GOAL OF THE EXERCISE: Repeat each entry in full, exactly.

··· DATA FOR PROCESSING ···

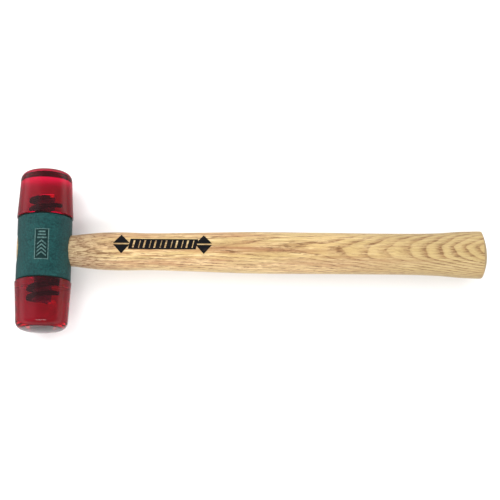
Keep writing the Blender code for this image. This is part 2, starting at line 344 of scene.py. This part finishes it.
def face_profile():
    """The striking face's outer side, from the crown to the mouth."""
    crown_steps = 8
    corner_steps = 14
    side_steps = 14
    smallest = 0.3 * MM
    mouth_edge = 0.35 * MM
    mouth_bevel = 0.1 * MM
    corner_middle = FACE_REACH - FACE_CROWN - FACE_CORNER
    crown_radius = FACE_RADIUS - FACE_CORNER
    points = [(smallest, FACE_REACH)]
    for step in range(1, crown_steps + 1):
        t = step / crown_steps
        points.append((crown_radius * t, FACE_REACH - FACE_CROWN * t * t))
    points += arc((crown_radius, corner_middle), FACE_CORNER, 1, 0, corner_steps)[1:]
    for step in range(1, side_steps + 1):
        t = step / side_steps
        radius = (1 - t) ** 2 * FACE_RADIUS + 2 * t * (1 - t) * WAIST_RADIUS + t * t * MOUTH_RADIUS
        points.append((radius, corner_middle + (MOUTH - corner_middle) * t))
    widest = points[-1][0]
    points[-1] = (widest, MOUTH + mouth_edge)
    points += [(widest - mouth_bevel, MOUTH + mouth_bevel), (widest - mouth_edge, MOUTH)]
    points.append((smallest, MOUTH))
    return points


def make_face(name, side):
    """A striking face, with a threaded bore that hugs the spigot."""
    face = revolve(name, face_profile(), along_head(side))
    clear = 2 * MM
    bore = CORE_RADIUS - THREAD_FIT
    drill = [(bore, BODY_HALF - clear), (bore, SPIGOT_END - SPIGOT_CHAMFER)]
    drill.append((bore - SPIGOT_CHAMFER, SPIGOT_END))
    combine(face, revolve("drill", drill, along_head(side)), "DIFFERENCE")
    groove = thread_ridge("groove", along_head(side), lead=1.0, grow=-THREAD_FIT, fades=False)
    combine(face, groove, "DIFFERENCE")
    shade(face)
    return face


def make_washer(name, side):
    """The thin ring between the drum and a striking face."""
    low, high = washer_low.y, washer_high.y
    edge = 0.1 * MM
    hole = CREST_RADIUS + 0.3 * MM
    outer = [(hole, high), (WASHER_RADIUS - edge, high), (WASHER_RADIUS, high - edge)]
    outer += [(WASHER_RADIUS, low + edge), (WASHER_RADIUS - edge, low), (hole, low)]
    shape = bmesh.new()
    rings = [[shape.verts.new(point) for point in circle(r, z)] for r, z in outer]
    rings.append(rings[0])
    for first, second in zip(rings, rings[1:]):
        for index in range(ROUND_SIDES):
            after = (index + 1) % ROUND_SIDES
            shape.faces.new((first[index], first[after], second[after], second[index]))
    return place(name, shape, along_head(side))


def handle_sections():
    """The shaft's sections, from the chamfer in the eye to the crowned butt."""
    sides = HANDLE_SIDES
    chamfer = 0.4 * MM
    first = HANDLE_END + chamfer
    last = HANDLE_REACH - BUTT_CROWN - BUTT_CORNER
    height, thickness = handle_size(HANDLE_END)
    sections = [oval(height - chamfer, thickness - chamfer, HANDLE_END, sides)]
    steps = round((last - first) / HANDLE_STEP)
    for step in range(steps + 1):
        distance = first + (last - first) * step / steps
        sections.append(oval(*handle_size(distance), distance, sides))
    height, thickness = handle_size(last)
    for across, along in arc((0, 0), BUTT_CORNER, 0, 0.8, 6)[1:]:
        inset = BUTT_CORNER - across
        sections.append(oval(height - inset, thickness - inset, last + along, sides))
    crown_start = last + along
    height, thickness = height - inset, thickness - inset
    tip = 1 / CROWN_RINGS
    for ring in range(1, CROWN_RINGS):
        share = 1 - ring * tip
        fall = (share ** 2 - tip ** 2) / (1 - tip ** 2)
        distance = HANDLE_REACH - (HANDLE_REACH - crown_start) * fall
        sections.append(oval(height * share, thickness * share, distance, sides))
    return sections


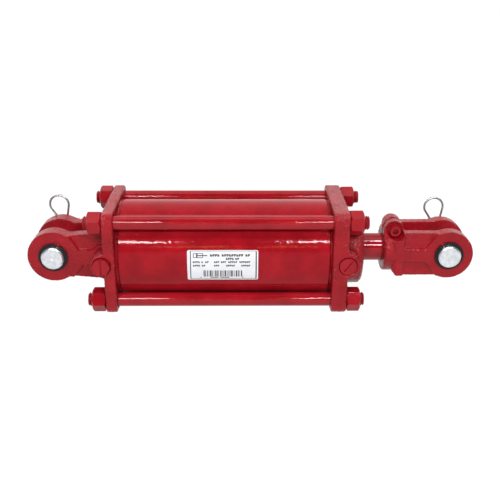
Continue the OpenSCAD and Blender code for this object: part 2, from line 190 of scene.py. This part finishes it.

···

EXPECTED ANSWER:
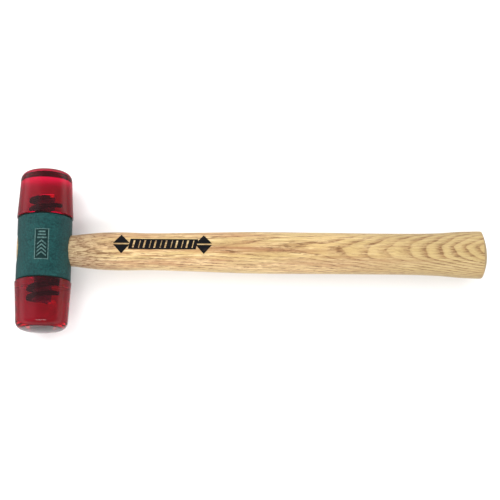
Keep writing the Blender code for this image. This is part 2, starting at line 344 of scene.py. This part finishes it.
def face_profile():
    """The striking face's outer side, from the crown to the mouth."""
    crown_steps = 8
    corner_steps = 14
    side_steps = 14
    smallest = 0.3 * MM
    mouth_edge = 0.35 * MM
    mouth_bevel = 0.1 * MM
    corner_middle = FACE_REACH - FACE_CROWN - FACE_CORNER
    crown_radius = FACE_RADIUS - FACE_CORNER
    points = [(smallest, FACE_REACH)]
    for step in range(1, crown_steps + 1):
        t = step / crown_steps
        points.append((crown_radius * t, FACE_REACH - FACE_CROWN * t * t))
    points += arc((crown_radius, corner_middle), FACE_CORNER, 1, 0, corner_steps)[1:]
    for step in range(1, side_steps + 1):
        t = step / side_steps
        radius = (1 - t) ** 2 * FACE_RADIUS + 2 * t * (1 - t) * WAIST_RADIUS + t * t * MOUTH_RADIUS
        points.append((radius, corner_middle + (MOUTH - corner_middle) * t))
    widest = points[-1][0]
    points[-1] = (widest, MOUTH + mouth_edge)
    points += [(widest - mouth_bevel, MOUTH + mouth_bevel), (widest - mouth_edge, MOUTH)]
    points.append((smallest, MOUTH))
    return points


def make_face(name, side):
    """A striking face, with a threaded bore that hugs the spigot."""
    face = revolve(name, face_profile(), along_head(side))
    clear = 2 * MM
    bore = CORE_RADIUS - THREAD_FIT
    drill = [(bore, BODY_HALF - clear), (bore, SPIGOT_END - SPIGOT_CHAMFER)]
    drill.append((bore - SPIGOT_CHAMFER, SPIGOT_END))
    combine(face, revolve("drill", drill, along_head(side)), "DIFFERENCE")
    groove = thread_ridge("groove", along_head(side), lead=1.0, grow=-THREAD_FIT, fades=False)
    combine(face, groove, "DIFFERENCE")
    shade(face)
    return face


def make_washer(name, side):
    """The thin ring between the drum and a striking face."""
    low, high = washer_low.y, washer_high.y
    edge = 0.1 * MM
    hole = CREST_RADIUS + 0.3 * MM
    outer = [(hole, high), (WASHER_RADIUS - edge, high), (WASHER_RADIUS, high - edge)]
    outer += [(WASHER_RADIUS, low + edge), (WASHER_RADIUS - edge, low), (hole, low)]
    shape = bmesh.new()
    rings = [[shape.verts.new(point) for point in circle(r, z)] for r, z in outer]
    rings.append(rings[0])
    for first, second in zip(rings, rings[1:]):
        for index in range(ROUND_SIDES):
            after = (index + 1) % ROUND_SIDES
            shape.faces.new((first[index], first[after], second[after], second[index]))
    return place(name, shape, along_head(side))


def handle_sections():
    """The shaft's sections, from the chamfer in the eye to the crowned butt."""
    sides = HANDLE_SIDES
    chamfer = 0.4 * MM
    first = HANDLE_END + chamfer
    last = HANDLE_REACH - BUTT_CROWN - BUTT_CORNER
    height, thickness = handle_size(HANDLE_END)
    sections = [oval(height - chamfer, thickness - chamfer, HANDLE_END, sides)]
    steps = round((last - first) / HANDLE_STEP)
    for step in range(steps + 1):
        distance = first + (last - first) * step / steps
        sections.append(oval(*handle_size(distance), distance, sides))
    height, thickness = handle_size(last)
    for across, along in arc((0, 0), BUTT_CORNER, 0, 0.8, 6)[1:]:
        inset = BUTT_CORNER - across
        sections.append(oval(height - inset, thickness - inset, last + along, sides))
    crown_start = last + along
    height, thickness = height - inset, thickness - inset
    tip = 1 / CROWN_RINGS
    for ring in range(1, CROWN_RINGS):
        share = 1 - ring * tip
        fall = (share ** 2 - tip ** 2) / (1 - tip ** 2)
        distance = HANDLE_REACH - (HANDLE_REACH - crown_start) * fall
        sections.append(oval(height * share, thickness * share, distance, sides))
    return sections


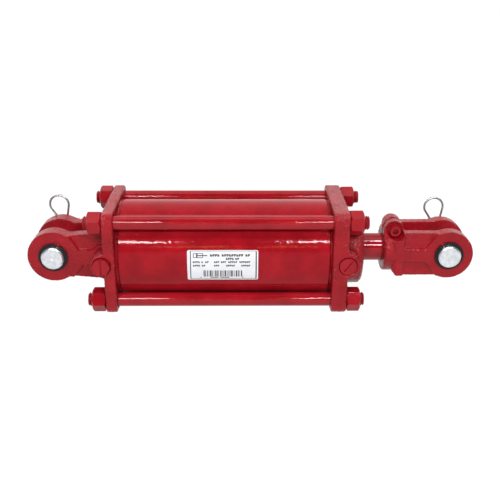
Continue the OpenSCAD and Blender code for this object: part 2, from line 190 of scene.py. This part finishes it.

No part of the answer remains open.